Owner wanted to leave the galvanization showing without any lacquer or other coating. Heck, aged panels from an old barn cost more than new ones


----------



## de-nagorg (Feb 23, 2014)

I have one wall in the living room that is Barnwood, the old 1X12 stuff pulled from an old ugly barn.

It was there when I bought the place, and I just never got around to changing it. 

Now after 40 years, it is not so offensive, besides I don't have to look at it much.


ED


----------



## 3onthetree (Dec 7, 2018)

The current theme is "Farmhouse Chic" which is all about the barn doors and shiplap. You can certainly pinpoint design eras like 70s sunken living rooms/tubs, 90s corner spa tubs with raised steps and brass everywhere, and 10s natural stone or mosaic tile accent strips and glass backsplashes to name a few. Surely the 20s will be known for it's trends and some will pass too. However, elements that are pulled appropriately from its original design/function and used somewhere else in a related function or an unexpected but sparingly fashion, e.g. shiplap where the look is exposed structure, tin ceiling in a bar area, or stainless steel in the kitchen, probably will stand the test of time.


----------



## Ebe (Jan 1, 2019)

chandler48 said:


> Barn doors and shiplap walls are probably here for the long run. Many tastes to run an ice cream shop. We install T&G planks and nickel gap siding on interior walls all the time. We even have installed corrugated galvanized steel panels as a ceiling. As you say, however, privacy is a drawback, as well as locking the panel in place unless you go to Tractor Supply and get regular sliding door locks.
> 
> View attachment 641068


Both barn doors and shiplap are on the list of things out of style for 2021 on several decorating websites that I read. Also “out” are all white kitchens, gray decor and microwaves over the range.


----------



## chandler48 (Jun 5, 2017)

Who sits in omnipotent power to determine what people like?
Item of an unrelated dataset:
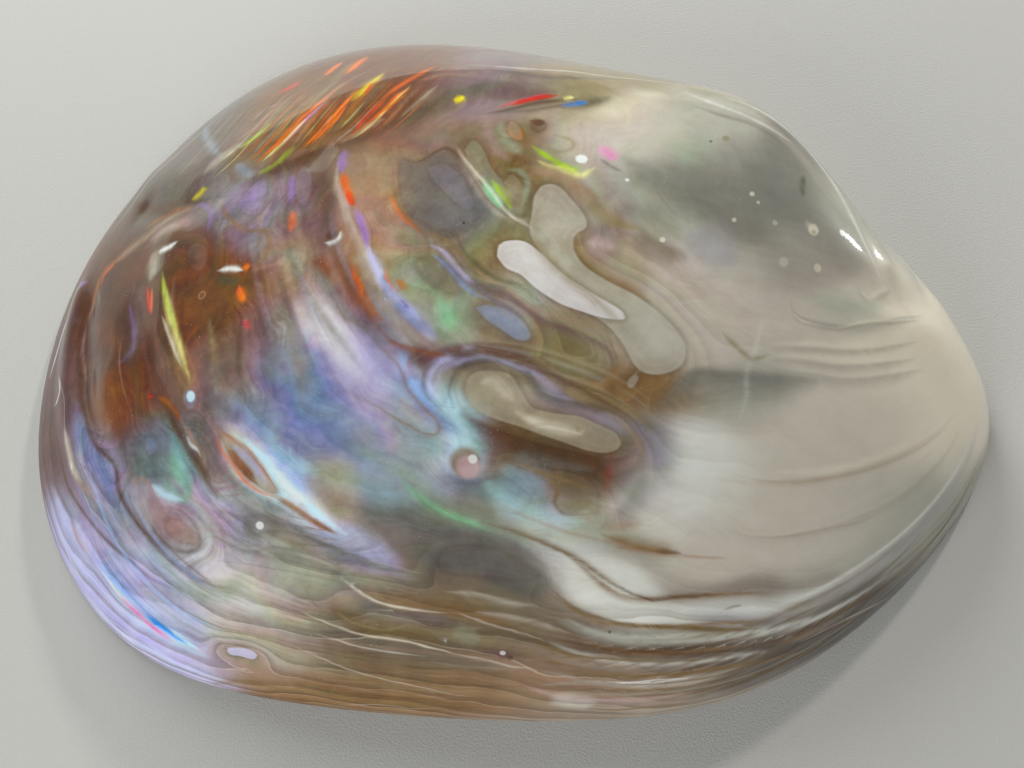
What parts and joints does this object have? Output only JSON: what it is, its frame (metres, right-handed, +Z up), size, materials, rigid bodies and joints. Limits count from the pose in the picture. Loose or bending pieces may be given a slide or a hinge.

Customers tell me what they want and I provide it.


----------



## Ebe (Jan 1, 2019)

Eventually, the buyer. Otherwise, all of our homes would still look like our grandmothers homes did 40 years ago. Trends do drive what we like. They also drive what we no longer like. Nowadays, trends are unfortunately affecting expensive hard to change fixtures more than they should. That said, you do have to provide what the client wants.


----------